INSTRUCTIONS FOR THE TASK: Quote the full listing word for word.
********
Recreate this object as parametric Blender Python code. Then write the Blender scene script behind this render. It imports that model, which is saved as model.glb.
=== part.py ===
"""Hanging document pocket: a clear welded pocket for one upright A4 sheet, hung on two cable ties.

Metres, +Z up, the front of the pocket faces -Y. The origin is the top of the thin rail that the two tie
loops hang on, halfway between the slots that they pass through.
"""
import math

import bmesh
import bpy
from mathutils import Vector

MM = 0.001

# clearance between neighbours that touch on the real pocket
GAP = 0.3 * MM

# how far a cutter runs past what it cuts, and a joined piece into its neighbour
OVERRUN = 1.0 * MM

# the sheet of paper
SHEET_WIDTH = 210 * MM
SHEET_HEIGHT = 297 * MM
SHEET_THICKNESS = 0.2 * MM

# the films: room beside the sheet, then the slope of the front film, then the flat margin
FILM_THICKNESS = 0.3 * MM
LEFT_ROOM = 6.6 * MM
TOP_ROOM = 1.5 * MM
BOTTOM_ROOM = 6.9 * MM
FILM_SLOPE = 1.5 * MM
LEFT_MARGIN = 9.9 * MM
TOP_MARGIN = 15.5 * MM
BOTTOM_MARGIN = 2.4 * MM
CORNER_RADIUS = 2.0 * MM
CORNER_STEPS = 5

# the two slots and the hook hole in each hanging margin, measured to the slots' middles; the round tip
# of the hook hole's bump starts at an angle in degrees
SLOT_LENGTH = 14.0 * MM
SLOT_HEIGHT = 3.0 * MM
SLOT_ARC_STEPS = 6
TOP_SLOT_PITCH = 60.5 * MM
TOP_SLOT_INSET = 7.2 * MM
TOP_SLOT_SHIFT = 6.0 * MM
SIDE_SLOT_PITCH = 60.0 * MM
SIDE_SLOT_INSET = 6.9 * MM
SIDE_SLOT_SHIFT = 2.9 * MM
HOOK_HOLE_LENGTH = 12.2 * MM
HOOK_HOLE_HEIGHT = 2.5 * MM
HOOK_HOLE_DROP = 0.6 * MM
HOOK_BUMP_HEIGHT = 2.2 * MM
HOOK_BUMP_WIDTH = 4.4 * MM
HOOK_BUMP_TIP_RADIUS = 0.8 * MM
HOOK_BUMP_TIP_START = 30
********
WORKED SOLUTION:
Recreate this object as parametric Blender Python code. Then write the Blender scene script behind this render. It imports that model, which is saved as model.glb.
=== part.py ===
"""Hanging document pocket: a clear welded pocket for one upright A4 sheet, hung on two cable ties.

Metres, +Z up, the front of the pocket faces -Y. The origin is the top of the thin rail that the two tie
loops hang on, halfway between the slots that they pass through.
"""
import math

import bmesh
import bpy
from mathutils import Vector

MM = 0.001

# clearance between neighbours that touch on the real pocket
GAP = 0.3 * MM

# how far a cutter runs past what it cuts, and a joined piece into its neighbour
OVERRUN = 1.0 * MM

# the sheet of paper
SHEET_WIDTH = 210 * MM
SHEET_HEIGHT = 297 * MM
SHEET_THICKNESS = 0.2 * MM

# the films: room beside the sheet, then the slope of the front film, then the flat margin
FILM_THICKNESS = 0.3 * MM
LEFT_ROOM = 6.6 * MM
TOP_ROOM = 1.5 * MM
BOTTOM_ROOM = 6.9 * MM
FILM_SLOPE = 1.5 * MM
LEFT_MARGIN = 9.9 * MM
TOP_MARGIN = 15.5 * MM
BOTTOM_MARGIN = 2.4 * MM
CORNER_RADIUS = 2.0 * MM
CORNER_STEPS = 5

# the two slots and the hook hole in each hanging margin, measured to the slots' middles; the round tip
# of the hook hole's bump starts at an angle in degrees
SLOT_LENGTH = 14.0 * MM
SLOT_HEIGHT = 3.0 * MM
SLOT_ARC_STEPS = 6
TOP_SLOT_PITCH = 60.5 * MM
TOP_SLOT_INSET = 7.2 * MM
TOP_SLOT_SHIFT = 6.0 * MM
SIDE_SLOT_PITCH = 60.0 * MM
SIDE_SLOT_INSET = 6.9 * MM
SIDE_SLOT_SHIFT = 2.9 * MM
HOOK_HOLE_LENGTH = 12.2 * MM
HOOK_HOLE_HEIGHT = 2.5 * MM
HOOK_HOLE_DROP = 0.6 * MM
HOOK_BUMP_HEIGHT = 2.2 * MM
HOOK_BUMP_WIDTH = 4.4 * MM
HOOK_BUMP_TIP_RADIUS = 0.8 * MM
HOOK_BUMP_TIP_START = 30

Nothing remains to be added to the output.